A propósito de la noticia del desalojo del convento de Santa Isabel, el de San Pancracio para los cordobeses, me vinieron a la memoria recuerdos entrañables que viví junto a mi padre en aquel significativo local recordado por los cofrades mayores.
Corría el año 1969, o quizá 1970. Mi padre, Rafael Muñoz, había decidido que yo le acompañara como contraguía en su cuadrilla de costaleros para sustituir al añorado Ignacio Torronteras que pasaba ese año a ser el segundo capataz de la cuadrilla y encargarse de dirigir el paso del Señor. Era domingo de Ramos por la mañana y con un pellizco en la barriga fuimos, como era costumbre, a visitar a María Santísima de la Esperanza que sacaríamos esa misma tarde. Mientras, me daba las instrucciones que habría de tener en cuenta en mi trabajo. Allí estaba sentado Juanito Martínez Cerrillo, como cariñosamente y por amistad le llamaba mi padre, terminando las velas rizadas para colocarlas como Marías. Él la cuidaba como hija suya que era. Cuando vi a la Señora impresionante, espléndida en su magnífico paso, bellamente adornado, pensé que era casi imposible que aquello saliera de allí.
Y llegó la tarde, primer día de salida de la cuadrilla de Rafael Muñoz, Esperanza y Penas. En la plaza Conde Priego, fachada del convento junto a Manolete, se alineaban por estatura entre 80 y 100 hombres que querían salir de costaleros y se procedía a “cuadrar” (ahora todos diríamos igualar). Semanas antes mi padre me había mandado a reclutar costaleros al depósito de RENFE, donde se reunían los cargadores, para avisarles de que estando próxima la Semana Santa, el que quisiera salir de costalero y ganar un jornal se apuntara en el lugar de trabajo de Rafael Muñoz. Preferentemente se escogían los que ya habían sido de la cuadrilla en años anteriores, se sumaban aquellos que los de confianza recomendaban, se desechaban los que aparentemente no estaban preparados, o parecían no preparados. Decisión difícil a cuenta de que se jugaban un sueldo. Una vez escogidos los 30 + 24 necesarios se separaban por estatura los más bajos para el palio (Rafael Muñoz) y los más altos para el Señor (Ignacio Torronteras). El primer capataz siempre mandaba el palio y el segundo el paso del Señor.

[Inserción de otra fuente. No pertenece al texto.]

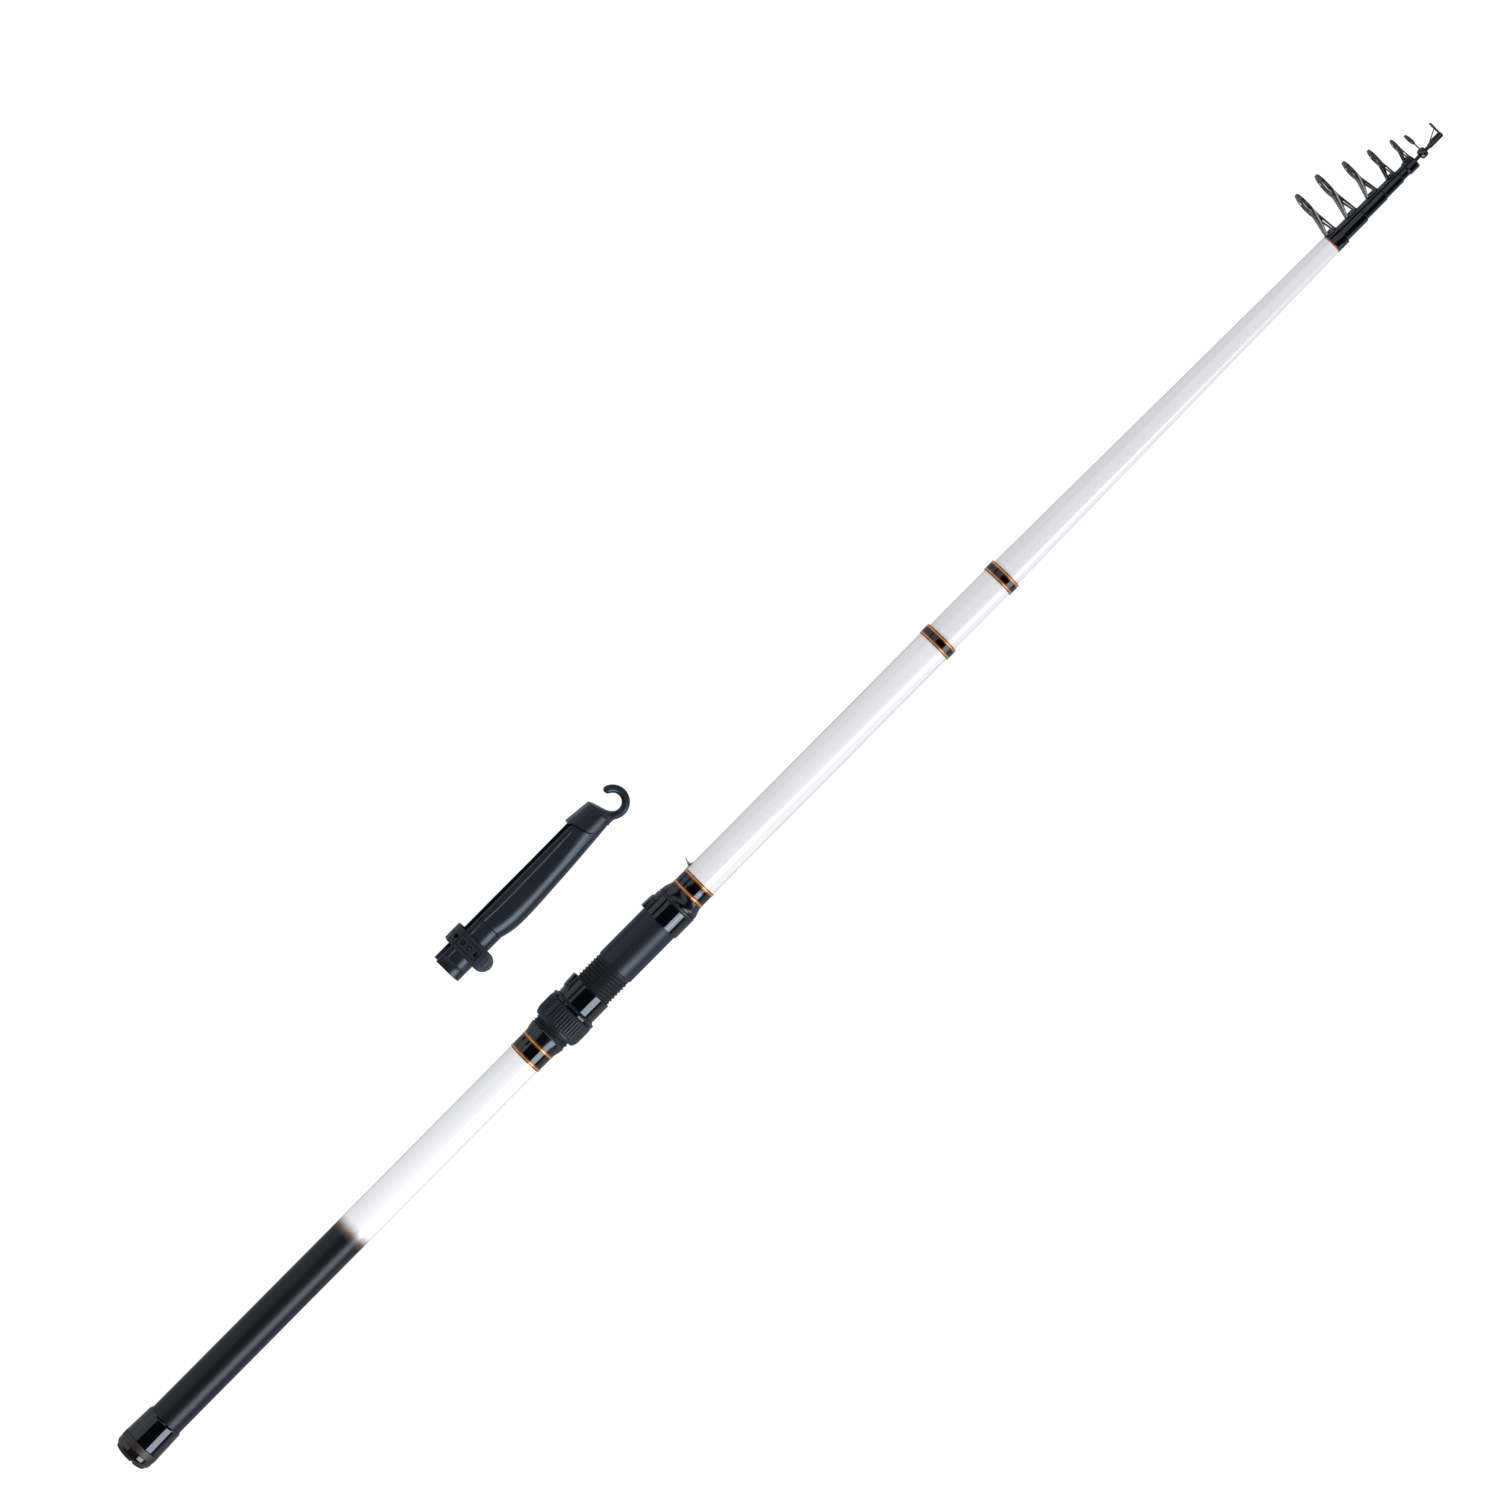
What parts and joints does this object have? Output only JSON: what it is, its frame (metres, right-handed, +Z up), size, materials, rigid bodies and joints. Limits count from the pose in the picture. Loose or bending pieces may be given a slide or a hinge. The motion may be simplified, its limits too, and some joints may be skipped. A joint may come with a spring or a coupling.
{
  "type": "fishing rod",
  "caption": "Telescopic surf fishing rod pushed together, with a screw-locking reel seat, floating line guides, a screw butt cap and a strapped tip cover lying beside it.",
  "frame": {"origin": "middle of the bounding box, on the surface that the rod and its cover lie on", "axes": "+X along the rod from the butt to the tip, +Z up, +Y towards the side of the guides and the cover"},
  "size_m": [1.4448, 0.1312, 0.0416],
  "materials": {
    "gloss_white": "clear lacquer over a white carbon-fibre blank, satin black towards the butt",
    "gloss_black": "clear lacquer over black",
    "matte_slate": "matte moulded",
    "warm_gloss": "anodised look, warm dark grey",
    "rubber": "matte",
    "gold": "gold anodised",
    "copper": "lacquered metallic thread",
    "gunmetal": "dark polished",
    "ceramic": "polished ceramic",
    "steel": "polished wire"
  },
  "bodies": {
    "rod": {"section_1_tube": "gloss_white", "butt_ferrule": "gloss_black", "rear_trim_a": "gold", "rear_wrap": "gloss_black", "rear_trim_b": "gold", "rear_cone": "gloss_black", "seat_barrel": "matte_slate", "fixed_hood": "gloss_black", "seat_ring": "matte_slate", "front_cone": "gloss_black", "front_trim_a": "gold", "front_wrap": "gloss_black", "front_trim_b": "gold", "keeper_foot": "steel", "mouth_band_1": "gloss_black", "band_1_trim_a": "gold", "band_1_trim_b": "gold"},
    "cap_slide": {"cap_seal": "rubber"},
    "cap_turn": {"butt_cap": "warm_gloss", "end_pad": "rubber", "cap_cushion": "rubber"},
    "hood_slide": {"moving_hood": "gloss_black"},
    "nut_turn": {"lock_nut": "matte_slate", "nut_ring": "gloss_black"},
    "section_2": {"section_2_tube": "gloss_white", "mouth_band_2": "gloss_black", "band_2_trim_a": "gold", "band_2_trim_b": "gold"},
    "section_3": {"section_3_tube": "gloss_white", "tip_wrap": "gloss_black", "tip_wrap_trim": "copper", "guide_1_frame": "gunmetal", "guide_1_ring": "ceramic"},
    "guide_2": {"guide_2_sleeve": "gloss_black", "guide_2_frame": "gunmetal", "guide_2_ring": "ceramic"},
    "guide_3": {"guide_3_sleeve": "gloss_black", "guide_3_frame": "gunmetal", "guide_3_ring": "ceramic"},
    "guide_4": {"guide_4_sleeve": "gloss_black", "guide_4_frame": "gunmetal", "guide_4_ring": "ceramic"},
    "guide_5": {"guide_5_sleeve": "gloss_black", "guide_5_frame": "gunmetal", "guide_5_ring": "ceramic"},
    "guide_6": {"guide_6_frame": "gunmetal", "guide_6_ring": "ceramic"},
    "section_4": {"section_4_blank": "gloss_black", "section_4_plug": "rubber", "tip_tube": "gunmetal", "tip_frame": "gunmetal", "tip_ring": "ceramic"},
    "keeper_turn": {"keeper_loop": "steel"},
    "cover": {"cover_collar": "matte_slate", "cover_shell": "matte_slate", "cover_hood": "matte_slate", "strap_stud": "matte_slate", "strap_band": "rubber"},
    "tab_turn": {"strap_tab": "rubber"}
  },
  "joints": [
    {"name": "section_2_draw", "type": "slide", "parent": "rod", "child": "section_2", "axis": [1, 0, 0], "range_m": [0, 0.7375]},
    {"name": "section_3_draw", "type": "slide", "parent": "section_2", "child": "section_3", "axis": [1, 0, 0], "range_m": [0, 0.8075]},
    {"name": "section_4_draw", "type": "slide", "parent": "section_3", "child": "section_4", "axis": [1, 0, 0], "range_m": [0, 1.1895]},
    {"name": "guide_2_draw", "type": "slide", "parent": "section_3", "child": "guide_2", "axis": [1, 0, 0], "range_m": [0, 0.2998]},
    {"name": "guide_3_draw", "type": "slide", "parent": "section_3", "child": "guide_3", "axis": [1, 0, 0], "range_m": [0, 0.5375]},
    {"name": "guide_4_draw", "type": "slide", "parent": "section_3", "child": "guide_4", "axis": [1, 0, 0], "range_m": [0, 0.7352]},
    {"name": "guide_5_draw", "type": "slide", "parent": "section_3", "child": "guide_5", "axis": [1, 0, 0], "range_m": [0, 0.9116]},
    {"name": "guide_6_draw", "type": "slide", "parent": "section_3", "child": "guide_6", "axis": [1, 0, 0], "range_m": [0, 1.0591]},
    {"name": "hood_slide", "type": "slide", "parent": "rod", "child": "hood_slide", "axis": [1, 0, 0], "range_m": [-0.0058, 0.0441]},
    {"name": "nut_turn", "type": "hinge", "parent": "hood_slide", "child": "nut_turn", "pos_m": [-0.245, -0.04479, 0.02082], "axis": [1, 0, 0], "range_deg": [-661, 5110]},
    {"name": "cap_slide", "type": "slide", "parent": "rod", "child": "cap_slide", "axis": [-1, 0, 0], "range_m": [0, 0.0121]},
    {"name": "cap_turn", "type": "hinge", "parent": "cap_slide", "child": "cap_turn", "pos_m": [-0.7193, -0.04479, 0.02082], "axis": [-1, 0, 0], "range_deg": [0, 2880]},
    {"name": "keeper_turn", "type": "hinge", "parent": "rod", "child": "keeper_turn", "pos_m": [-0.0905, -0.02867, 0.02082], "axis": [0, 0, 1], "range_deg": [-60, 95]},
    {"name": "cover_lift", "type": "slide", "parent": "rod", "child": "cover", "axis": [0, 0, 1], "range_m": [0, 0.12]},
    {"name": "tab_turn", "type": "hinge", "parent": "cover", "child": "tab_turn", "pos_m": [-0.2566, 0.05552, 0.02649], "axis": [1, 0, 0], "range_deg": [-100, 0]}
  ],
  "couplings": [
    {"joint": "guide_2_draw", "follows": "section_4_draw", "ratio": 0.25195},
    {"joint": "guide_3_draw", "follows": "section_4_draw", "ratio": 0.45179},
    {"joint": "guide_4_draw", "follows": "section_4_draw", "ratio": 0.61799},
    {"joint": "guide_5_draw", "follows": "section_4_draw", "ratio": 0.76629},
    {"joint": "guide_6_draw", "follows": "section_4_draw", "ratio": 0.89029},
    {"joint": "hood_slide", "follows": "nut_turn", "m_per_rad": 0.00049338},
    {"joint": "cap_slide", "follows": "cap_turn", "m_per_rad": 0.00023873}
  ]
}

Y directamente al trabajo, sin ensayos, sin preparación, sin música, con sólo su manta, unas breves explicaciones de su capataz, la necesidad de ganar unas pesetas y la devoción que según cada uno ponía y que sin duda la había en muchos de aquellos sencillos pero buenos hombres que portaban los benditos Titulares. “¡A esta es!”… y afrontar una salida complicada de primer plato. A mí la emoción y la responsabilidad juntas me apretaban la garganta, me temblaban hasta los pelos. El pánico no se me quitó hasta verlo fuera de aquel portalón de San Pancracio a las 7 de la tarde. Para todos había sido la primera maniobra de la Semana Santa y sólo la destreza del capataz hacía posible aquel milagro cada año. Nos esperaba una semana completa, ilusionante, casi sin dormir, pero lo más grande que un cofrade pudiera vivir.
Recuerdo que nuestra cuadrilla de profesionales llegó a sacar Penas y Esperanza. Ánimas, Expiración y Rosario (Martes), Humildad y Paz, Reina de los Mártires, Santo Entierro, Resucitado y Alegría. Después algunas cambiarían con los hermanos costaleros como Desamparados o Concepción, Virgen de la Caridad, Angustias… Pero esos son otros recuerdos. Por cuestión de economía de sueldos no había relevos y sólo un capataz y un contraguía. Los mismos hacían la corría y solo se sustituían las bajas que podían producirse por uno u otro motivo.
La forma de trabajo era con manta (molía) e incluso algunos cargando sobre un hombro. Casi se limitaban a cargar y andar, ya era bastante. Algunas mecidas amplias y bruscas y “el caballito” eran el no va más de aquellos costaleros en los momentos de más emoción. Los pasos no llevaban acompañamiento de música alguna.
A pesar de todos estos inconvenientes había muchos buenos profesionales que eran capaces de hacer con precisión cosas como el paso por San Zoilo o la difícil salida de la Paz a media altura 30 metros con una rodilla casi en tierra. Buenos hombres de los que yo recuerdo algunos nombres y muchas de sus caras. El Nano, los hermanos Berenguer, Poveda, Muñoz Baena, Bellido, Enrique Barea el que siguió de “aguaor” en muchas hermandades con no sé cuantos años. Entre otros muchos.
Que Dios los bendiga, porque esta Cuadrilla y la Cuadrilla de Antonio Sáez “el Tarta” mantuvieron viva durante años la esencia de portar a Nuestros Titulares de manera natural, sobre los hombros.